The Non-Coding Air RNA is Required for Silencing a Cluster of Autosomal Imprinted Genes

Denise Barlow
OAW Institute of Molecular Biology

In genomic imprinting one of the two parental alleles of an autosomal gene is epigenetically silenced by a cis-acting mechanism. A bidirectional silencer for a 400kb region that contains three imprinted maternally-expressed protein-coding genes (Igf2r, S1c22a2, S1c22a3), has previously been shown by targeted deletion to reside in a 3.7kb sequence that also contains the promoter for the imprinted paternally-expressed non-coding Air RNA. Air expression correlates with repression of all three genes on the paternal allele, however, the Air RNA overlaps just one of these genes in an antisense orientation.
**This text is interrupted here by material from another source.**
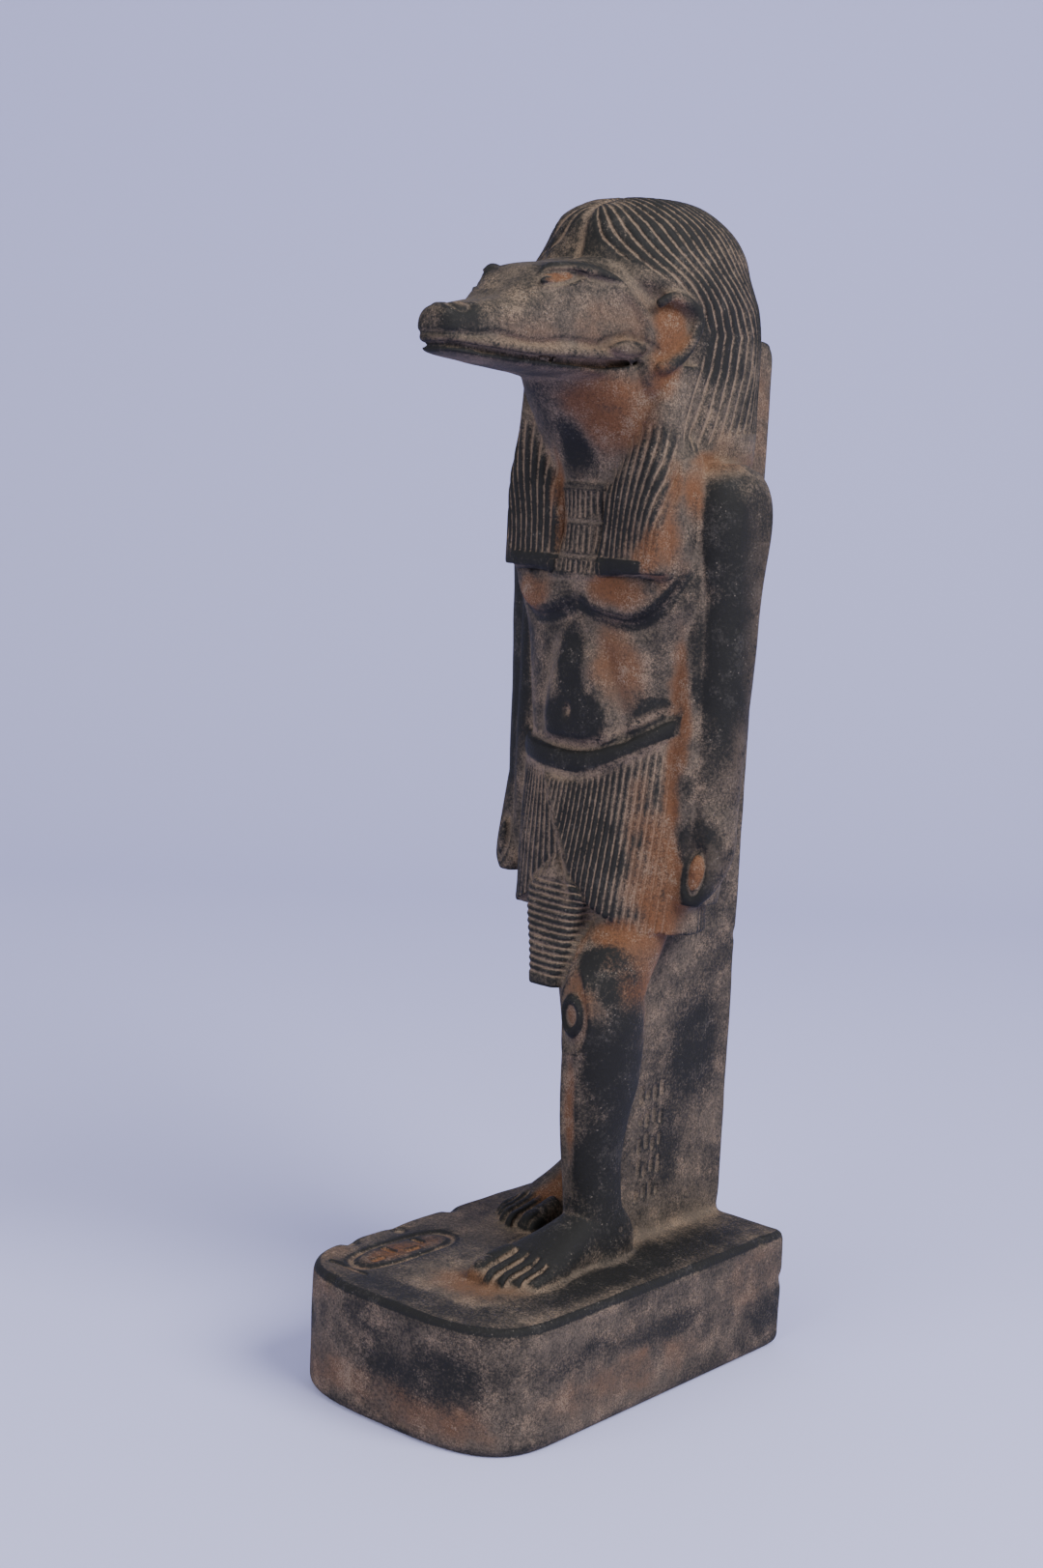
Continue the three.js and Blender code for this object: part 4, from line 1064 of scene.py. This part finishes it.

To test whether the Air RNA is indeed required for silencing, we have inserted a polyadenylation signal to truncate 96% of the RNA. The truncated Air allele maintains imprinted expression and methylation of the Air promoter but shows complete loss of silencing of the Igf2r/Slc22a2/Slc22a3 cluster on the paternal chromosome. These results indicate that non-coding RNAs can play an active role in genomic imprinting. Our results thus identify the existence of a novel RNA-dependent mechanism in genomic imprinting and also indicate the existence of mechanistic parallels between autosomal genomic imprinting and X chromosomal inactivation.